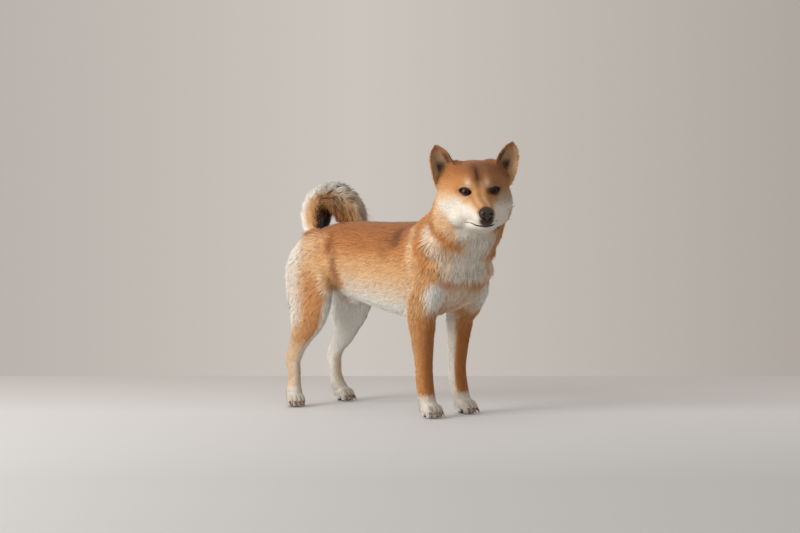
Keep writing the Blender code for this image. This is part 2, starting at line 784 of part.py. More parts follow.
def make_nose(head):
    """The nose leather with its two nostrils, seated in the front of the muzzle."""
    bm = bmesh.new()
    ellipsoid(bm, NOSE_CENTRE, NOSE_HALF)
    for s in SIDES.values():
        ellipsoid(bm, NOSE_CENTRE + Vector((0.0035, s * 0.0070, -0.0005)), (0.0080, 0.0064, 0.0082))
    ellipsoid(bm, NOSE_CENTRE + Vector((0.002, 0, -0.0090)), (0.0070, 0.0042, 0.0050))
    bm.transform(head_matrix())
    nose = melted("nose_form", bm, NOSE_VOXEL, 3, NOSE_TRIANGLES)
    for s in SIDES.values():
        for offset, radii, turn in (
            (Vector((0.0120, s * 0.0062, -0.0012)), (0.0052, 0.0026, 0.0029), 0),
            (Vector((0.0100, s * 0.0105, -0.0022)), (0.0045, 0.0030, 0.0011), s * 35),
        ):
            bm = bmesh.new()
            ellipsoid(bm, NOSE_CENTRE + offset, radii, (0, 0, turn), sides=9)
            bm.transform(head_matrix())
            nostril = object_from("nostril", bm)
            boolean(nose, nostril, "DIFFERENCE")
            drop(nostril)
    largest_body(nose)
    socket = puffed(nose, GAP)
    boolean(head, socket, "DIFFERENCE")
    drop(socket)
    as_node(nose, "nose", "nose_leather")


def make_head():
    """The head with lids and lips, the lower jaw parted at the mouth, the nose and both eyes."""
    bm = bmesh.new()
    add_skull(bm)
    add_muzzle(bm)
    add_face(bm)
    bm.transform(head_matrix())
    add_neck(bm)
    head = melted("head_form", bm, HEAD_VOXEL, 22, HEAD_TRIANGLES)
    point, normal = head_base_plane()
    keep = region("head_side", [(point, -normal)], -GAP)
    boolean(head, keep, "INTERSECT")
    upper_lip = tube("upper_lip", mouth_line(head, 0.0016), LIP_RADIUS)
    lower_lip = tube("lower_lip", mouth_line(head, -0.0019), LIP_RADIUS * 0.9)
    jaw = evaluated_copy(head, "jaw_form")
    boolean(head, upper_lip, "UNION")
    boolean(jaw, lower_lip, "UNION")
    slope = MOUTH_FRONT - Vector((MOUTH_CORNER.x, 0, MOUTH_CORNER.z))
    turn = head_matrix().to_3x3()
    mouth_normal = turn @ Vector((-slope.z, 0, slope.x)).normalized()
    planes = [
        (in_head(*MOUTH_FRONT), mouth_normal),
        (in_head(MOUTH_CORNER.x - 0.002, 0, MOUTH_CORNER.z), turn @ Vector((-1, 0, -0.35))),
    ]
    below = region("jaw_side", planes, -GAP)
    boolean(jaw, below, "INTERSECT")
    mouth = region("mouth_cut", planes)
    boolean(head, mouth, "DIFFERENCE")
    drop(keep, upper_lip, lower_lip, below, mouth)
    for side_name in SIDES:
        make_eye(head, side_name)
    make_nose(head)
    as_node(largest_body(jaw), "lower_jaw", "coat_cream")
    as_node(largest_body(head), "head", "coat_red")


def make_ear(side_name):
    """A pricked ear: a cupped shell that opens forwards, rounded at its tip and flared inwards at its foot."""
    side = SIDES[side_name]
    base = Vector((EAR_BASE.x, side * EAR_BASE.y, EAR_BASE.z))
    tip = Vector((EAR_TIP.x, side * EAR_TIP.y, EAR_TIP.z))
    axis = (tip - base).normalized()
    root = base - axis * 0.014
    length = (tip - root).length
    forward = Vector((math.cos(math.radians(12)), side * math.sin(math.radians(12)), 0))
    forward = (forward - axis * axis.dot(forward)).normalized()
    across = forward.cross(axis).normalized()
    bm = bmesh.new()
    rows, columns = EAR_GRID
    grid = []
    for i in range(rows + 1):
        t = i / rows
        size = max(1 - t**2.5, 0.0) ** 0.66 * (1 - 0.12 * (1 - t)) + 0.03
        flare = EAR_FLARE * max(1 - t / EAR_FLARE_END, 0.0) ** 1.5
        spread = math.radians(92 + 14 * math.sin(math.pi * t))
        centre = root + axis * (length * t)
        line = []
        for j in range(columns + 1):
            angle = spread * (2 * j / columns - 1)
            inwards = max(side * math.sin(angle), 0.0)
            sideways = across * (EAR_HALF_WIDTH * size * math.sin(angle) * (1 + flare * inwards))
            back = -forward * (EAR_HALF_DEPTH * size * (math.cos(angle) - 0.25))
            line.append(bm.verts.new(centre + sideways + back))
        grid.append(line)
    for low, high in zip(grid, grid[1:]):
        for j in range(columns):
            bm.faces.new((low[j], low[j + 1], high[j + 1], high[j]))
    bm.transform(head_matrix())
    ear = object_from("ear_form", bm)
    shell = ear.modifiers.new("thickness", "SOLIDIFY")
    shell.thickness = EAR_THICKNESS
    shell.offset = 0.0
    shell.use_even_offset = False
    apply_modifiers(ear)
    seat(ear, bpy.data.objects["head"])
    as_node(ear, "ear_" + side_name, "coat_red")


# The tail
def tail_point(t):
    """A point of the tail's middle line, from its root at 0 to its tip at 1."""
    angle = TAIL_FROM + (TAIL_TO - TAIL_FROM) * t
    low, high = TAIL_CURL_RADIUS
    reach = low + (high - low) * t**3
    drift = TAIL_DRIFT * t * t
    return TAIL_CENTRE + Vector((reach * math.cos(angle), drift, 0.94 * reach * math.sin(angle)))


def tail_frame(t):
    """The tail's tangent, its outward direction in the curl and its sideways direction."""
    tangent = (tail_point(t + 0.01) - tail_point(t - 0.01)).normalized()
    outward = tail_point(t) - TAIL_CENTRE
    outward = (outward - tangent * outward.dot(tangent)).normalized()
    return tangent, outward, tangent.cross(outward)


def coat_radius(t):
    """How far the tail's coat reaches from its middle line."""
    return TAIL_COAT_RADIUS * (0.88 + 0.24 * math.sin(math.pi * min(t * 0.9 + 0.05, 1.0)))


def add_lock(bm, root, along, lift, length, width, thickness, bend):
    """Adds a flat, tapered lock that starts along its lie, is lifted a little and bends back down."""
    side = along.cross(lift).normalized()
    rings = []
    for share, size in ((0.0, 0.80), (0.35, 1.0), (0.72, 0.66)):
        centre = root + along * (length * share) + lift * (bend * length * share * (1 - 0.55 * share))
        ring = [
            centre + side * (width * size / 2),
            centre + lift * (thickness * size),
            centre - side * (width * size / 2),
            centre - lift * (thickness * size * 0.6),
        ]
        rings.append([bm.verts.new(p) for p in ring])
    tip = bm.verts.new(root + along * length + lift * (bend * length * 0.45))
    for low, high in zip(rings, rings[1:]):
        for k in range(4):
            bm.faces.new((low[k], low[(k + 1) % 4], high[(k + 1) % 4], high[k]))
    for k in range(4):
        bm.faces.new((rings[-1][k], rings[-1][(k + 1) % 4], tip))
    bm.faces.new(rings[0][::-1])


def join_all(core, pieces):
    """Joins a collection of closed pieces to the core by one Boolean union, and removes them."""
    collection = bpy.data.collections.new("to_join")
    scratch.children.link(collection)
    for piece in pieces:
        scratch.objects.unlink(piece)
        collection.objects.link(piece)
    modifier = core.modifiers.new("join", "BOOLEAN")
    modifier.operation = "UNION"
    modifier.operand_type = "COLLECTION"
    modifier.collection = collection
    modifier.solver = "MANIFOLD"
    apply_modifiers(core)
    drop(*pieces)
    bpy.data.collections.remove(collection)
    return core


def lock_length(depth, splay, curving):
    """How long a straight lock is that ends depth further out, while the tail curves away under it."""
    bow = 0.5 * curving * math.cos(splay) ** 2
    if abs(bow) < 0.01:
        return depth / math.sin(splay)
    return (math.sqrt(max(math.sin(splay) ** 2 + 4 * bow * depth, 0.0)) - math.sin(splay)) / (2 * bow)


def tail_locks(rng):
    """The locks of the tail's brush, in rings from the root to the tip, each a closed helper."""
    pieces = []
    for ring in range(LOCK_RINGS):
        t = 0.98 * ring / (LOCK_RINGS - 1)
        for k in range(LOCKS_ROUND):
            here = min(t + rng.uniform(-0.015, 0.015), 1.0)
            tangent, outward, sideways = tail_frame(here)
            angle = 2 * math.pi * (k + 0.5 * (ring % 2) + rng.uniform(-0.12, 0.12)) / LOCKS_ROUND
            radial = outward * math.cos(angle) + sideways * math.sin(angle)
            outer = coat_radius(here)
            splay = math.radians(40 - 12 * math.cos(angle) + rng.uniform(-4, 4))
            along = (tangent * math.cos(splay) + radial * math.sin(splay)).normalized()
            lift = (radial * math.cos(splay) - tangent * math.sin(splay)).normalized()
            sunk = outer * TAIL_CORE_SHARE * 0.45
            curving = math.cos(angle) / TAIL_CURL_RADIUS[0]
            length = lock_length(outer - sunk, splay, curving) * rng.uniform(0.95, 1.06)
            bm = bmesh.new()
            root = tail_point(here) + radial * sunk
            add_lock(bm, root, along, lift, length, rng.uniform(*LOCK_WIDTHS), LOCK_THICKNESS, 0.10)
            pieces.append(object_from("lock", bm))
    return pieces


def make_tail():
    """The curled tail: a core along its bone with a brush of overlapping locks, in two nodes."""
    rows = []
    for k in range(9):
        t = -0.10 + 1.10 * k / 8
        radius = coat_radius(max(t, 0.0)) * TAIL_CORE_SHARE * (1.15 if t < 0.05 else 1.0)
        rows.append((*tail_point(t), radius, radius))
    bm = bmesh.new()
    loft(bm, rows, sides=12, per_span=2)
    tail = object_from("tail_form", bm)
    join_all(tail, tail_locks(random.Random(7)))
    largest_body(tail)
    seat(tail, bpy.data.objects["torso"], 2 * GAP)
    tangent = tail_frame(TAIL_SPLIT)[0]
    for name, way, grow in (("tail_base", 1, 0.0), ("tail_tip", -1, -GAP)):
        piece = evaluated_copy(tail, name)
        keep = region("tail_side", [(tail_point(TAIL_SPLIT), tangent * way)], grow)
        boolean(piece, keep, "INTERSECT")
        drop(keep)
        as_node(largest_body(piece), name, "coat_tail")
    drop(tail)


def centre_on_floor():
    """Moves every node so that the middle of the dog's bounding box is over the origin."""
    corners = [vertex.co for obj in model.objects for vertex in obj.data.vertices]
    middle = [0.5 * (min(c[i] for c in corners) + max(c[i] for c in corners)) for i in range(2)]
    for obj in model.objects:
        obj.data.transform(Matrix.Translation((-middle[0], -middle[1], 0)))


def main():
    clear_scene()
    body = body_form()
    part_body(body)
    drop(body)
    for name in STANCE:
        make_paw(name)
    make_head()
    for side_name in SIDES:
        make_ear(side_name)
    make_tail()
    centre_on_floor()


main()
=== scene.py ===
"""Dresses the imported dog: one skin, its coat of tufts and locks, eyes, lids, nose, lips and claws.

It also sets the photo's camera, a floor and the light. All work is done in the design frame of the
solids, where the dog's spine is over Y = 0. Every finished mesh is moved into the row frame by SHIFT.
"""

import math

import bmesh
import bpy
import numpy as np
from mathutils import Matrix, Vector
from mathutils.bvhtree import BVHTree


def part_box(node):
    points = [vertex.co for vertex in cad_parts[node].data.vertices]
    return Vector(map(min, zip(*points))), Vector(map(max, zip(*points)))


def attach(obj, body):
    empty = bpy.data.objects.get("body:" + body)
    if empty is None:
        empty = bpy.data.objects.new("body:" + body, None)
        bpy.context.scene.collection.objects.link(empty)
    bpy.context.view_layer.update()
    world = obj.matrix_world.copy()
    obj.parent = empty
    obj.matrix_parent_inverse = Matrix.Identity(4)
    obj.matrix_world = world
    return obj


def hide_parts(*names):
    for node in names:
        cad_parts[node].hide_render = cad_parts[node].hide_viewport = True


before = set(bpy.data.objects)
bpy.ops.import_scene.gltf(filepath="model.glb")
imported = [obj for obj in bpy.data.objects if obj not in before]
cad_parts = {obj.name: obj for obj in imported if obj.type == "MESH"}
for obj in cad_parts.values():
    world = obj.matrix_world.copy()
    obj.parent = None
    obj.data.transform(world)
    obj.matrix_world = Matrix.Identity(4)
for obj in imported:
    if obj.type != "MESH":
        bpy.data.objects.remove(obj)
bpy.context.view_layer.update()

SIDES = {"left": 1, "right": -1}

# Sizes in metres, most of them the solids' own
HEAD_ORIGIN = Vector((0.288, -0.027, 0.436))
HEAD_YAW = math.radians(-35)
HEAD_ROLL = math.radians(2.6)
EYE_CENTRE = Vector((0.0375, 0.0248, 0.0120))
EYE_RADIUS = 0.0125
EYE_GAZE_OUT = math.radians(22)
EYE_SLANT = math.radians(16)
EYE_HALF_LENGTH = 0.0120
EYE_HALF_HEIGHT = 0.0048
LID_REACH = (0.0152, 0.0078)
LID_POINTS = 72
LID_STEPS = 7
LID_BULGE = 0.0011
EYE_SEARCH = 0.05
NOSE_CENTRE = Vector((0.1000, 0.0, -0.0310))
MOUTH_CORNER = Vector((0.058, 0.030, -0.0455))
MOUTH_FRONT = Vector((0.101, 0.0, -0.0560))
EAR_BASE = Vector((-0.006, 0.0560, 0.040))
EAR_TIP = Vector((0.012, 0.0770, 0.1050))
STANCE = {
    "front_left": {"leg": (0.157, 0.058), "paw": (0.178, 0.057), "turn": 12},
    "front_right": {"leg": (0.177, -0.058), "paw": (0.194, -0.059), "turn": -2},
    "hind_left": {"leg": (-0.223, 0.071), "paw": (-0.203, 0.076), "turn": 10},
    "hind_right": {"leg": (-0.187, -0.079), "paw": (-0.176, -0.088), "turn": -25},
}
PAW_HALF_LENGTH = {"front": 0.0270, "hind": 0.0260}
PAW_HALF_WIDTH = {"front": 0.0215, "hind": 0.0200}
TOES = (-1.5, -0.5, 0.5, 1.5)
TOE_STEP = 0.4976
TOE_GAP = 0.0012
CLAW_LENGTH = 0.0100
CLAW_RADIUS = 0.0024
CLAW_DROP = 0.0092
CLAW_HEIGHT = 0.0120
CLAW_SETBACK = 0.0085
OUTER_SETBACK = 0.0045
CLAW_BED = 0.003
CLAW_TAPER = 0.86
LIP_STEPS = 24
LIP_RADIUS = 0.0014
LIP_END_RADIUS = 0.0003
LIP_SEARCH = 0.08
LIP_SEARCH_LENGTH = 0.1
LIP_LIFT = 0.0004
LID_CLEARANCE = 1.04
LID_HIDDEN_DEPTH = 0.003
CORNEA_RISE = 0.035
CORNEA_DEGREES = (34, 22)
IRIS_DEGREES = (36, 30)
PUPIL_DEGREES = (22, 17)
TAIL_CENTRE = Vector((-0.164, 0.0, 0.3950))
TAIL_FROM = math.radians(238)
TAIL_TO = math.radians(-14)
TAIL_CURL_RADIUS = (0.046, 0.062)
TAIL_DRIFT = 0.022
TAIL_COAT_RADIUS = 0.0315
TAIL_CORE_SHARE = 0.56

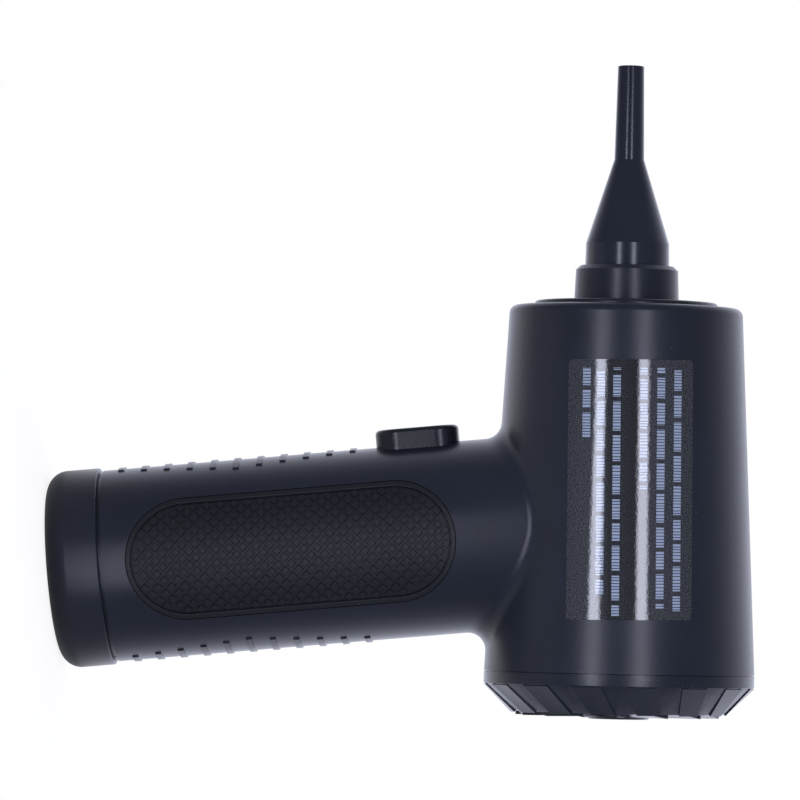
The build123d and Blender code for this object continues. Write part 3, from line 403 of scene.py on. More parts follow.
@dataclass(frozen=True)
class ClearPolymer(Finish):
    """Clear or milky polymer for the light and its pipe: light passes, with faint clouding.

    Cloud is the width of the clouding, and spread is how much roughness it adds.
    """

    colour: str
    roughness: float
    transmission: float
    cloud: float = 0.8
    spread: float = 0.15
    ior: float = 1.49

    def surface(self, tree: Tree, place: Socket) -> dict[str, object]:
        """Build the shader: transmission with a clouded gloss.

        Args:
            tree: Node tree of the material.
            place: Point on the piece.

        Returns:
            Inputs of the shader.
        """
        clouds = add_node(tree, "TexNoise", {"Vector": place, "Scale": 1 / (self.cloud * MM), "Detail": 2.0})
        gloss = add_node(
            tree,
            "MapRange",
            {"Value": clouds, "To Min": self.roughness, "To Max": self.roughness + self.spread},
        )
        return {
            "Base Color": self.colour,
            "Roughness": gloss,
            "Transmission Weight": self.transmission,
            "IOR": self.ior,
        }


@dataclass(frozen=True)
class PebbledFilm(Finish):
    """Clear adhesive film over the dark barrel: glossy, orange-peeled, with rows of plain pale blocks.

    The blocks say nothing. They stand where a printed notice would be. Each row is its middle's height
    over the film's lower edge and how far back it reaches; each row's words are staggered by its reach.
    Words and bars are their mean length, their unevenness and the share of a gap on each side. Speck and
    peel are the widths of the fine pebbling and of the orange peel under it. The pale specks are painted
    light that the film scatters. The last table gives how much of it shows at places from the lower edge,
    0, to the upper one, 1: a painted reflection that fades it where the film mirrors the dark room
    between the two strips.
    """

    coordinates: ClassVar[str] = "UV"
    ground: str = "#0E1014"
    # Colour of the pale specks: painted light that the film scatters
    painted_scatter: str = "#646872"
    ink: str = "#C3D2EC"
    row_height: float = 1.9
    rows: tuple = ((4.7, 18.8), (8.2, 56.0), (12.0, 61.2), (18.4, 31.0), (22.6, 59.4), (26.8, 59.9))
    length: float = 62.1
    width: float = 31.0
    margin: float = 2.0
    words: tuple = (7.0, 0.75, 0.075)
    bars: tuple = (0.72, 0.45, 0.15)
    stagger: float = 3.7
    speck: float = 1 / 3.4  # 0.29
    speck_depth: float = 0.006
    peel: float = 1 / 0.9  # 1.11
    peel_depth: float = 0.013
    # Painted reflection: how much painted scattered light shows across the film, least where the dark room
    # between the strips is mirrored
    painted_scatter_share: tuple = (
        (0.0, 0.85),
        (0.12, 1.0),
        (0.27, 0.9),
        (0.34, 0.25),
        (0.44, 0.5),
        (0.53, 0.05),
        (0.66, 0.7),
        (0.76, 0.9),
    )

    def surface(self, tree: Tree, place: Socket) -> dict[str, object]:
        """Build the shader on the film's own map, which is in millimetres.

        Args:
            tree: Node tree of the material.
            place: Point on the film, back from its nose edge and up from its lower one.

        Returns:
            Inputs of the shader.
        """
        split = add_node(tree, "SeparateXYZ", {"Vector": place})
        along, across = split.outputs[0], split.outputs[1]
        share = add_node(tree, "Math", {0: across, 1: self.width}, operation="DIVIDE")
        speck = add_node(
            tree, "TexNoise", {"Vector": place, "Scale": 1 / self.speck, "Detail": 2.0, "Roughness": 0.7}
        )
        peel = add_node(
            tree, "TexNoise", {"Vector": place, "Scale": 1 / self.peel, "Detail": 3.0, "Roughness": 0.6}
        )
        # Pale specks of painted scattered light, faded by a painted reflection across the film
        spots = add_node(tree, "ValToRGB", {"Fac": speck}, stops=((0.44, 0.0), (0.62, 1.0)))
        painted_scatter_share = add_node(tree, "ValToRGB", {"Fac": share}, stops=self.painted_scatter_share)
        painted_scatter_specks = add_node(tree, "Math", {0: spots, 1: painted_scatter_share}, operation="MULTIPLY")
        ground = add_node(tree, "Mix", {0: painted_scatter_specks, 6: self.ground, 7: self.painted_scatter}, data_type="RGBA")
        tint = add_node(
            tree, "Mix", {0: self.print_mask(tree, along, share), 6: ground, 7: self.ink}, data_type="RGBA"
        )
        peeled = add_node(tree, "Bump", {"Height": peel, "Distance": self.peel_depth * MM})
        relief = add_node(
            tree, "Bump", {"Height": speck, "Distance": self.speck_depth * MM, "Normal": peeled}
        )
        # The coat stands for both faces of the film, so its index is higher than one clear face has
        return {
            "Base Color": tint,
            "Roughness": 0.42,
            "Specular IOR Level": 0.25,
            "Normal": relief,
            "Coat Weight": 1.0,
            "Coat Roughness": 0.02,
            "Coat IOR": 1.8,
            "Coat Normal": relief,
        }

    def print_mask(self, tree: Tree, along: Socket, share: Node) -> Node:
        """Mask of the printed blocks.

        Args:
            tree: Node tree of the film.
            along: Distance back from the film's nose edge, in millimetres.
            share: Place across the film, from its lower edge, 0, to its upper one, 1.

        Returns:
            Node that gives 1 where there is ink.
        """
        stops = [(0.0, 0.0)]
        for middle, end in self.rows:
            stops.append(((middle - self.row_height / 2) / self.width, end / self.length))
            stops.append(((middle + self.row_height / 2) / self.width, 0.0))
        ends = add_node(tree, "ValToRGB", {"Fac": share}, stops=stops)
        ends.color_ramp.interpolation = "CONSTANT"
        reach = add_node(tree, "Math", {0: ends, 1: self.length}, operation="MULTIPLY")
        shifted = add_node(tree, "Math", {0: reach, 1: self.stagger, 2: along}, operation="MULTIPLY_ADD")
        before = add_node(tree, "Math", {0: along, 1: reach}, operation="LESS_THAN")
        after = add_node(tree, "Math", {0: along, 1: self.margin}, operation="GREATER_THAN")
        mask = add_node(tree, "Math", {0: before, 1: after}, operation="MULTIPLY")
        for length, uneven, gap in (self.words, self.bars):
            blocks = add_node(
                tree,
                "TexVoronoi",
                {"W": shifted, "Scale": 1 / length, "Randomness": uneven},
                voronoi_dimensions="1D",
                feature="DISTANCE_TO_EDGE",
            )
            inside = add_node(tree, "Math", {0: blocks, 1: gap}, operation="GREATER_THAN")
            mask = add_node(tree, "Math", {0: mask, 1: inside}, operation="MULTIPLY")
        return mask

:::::

What you should do: Everything from the line with "loft(bm, rows, sides=12, per_span=2)" through the line with "obj.parent = empty" is to be output exactly; leave out all other lines.

Final result:
    loft(bm, rows, sides=12, per_span=2)
    tail = object_from("tail_form", bm)
    join_all(tail, tail_locks(random.Random(7)))
    largest_body(tail)
    seat(tail, bpy.data.objects["torso"], 2 * GAP)
    tangent = tail_frame(TAIL_SPLIT)[0]
    for name, way, grow in (("tail_base", 1, 0.0), ("tail_tip", -1, -GAP)):
        piece = evaluated_copy(tail, name)
        keep = region("tail_side", [(tail_point(TAIL_SPLIT), tangent * way)], grow)
        boolean(piece, keep, "INTERSECT")
        drop(keep)
        as_node(largest_body(piece), name, "coat_tail")
    drop(tail)


def centre_on_floor():
    """Moves every node so that the middle of the dog's bounding box is over the origin."""
    corners = [vertex.co for obj in model.objects for vertex in obj.data.vertices]
    middle = [0.5 * (min(c[i] for c in corners) + max(c[i] for c in corners)) for i in range(2)]
    for obj in model.objects:
        obj.data.transform(Matrix.Translation((-middle[0], -middle[1], 0)))


def main():
    clear_scene()
    body = body_form()
    part_body(body)
    drop(body)
    for name in STANCE:
        make_paw(name)
    make_head()
    for side_name in SIDES:
        make_ear(side_name)
    make_tail()
    centre_on_floor()


main()
=== scene.py ===
"""Dresses the imported dog: one skin, its coat of tufts and locks, eyes, lids, nose, lips and claws.

It also sets the photo's camera, a floor and the light. All work is done in the design frame of the
solids, where the dog's spine is over Y = 0. Every finished mesh is moved into the row frame by SHIFT.
"""

import math

import bmesh
import bpy
import numpy as np
from mathutils import Matrix, Vector
from mathutils.bvhtree import BVHTree


def part_box(node):
    points = [vertex.co for vertex in cad_parts[node].data.vertices]
    return Vector(map(min, zip(*points))), Vector(map(max, zip(*points)))


def attach(obj, body):
    empty = bpy.data.objects.get("body:" + body)
    if empty is None:
        empty = bpy.data.objects.new("body:" + body, None)
        bpy.context.scene.collection.objects.link(empty)
    bpy.context.view_layer.update()
    world = obj.matrix_world.copy()
    obj.parent = empty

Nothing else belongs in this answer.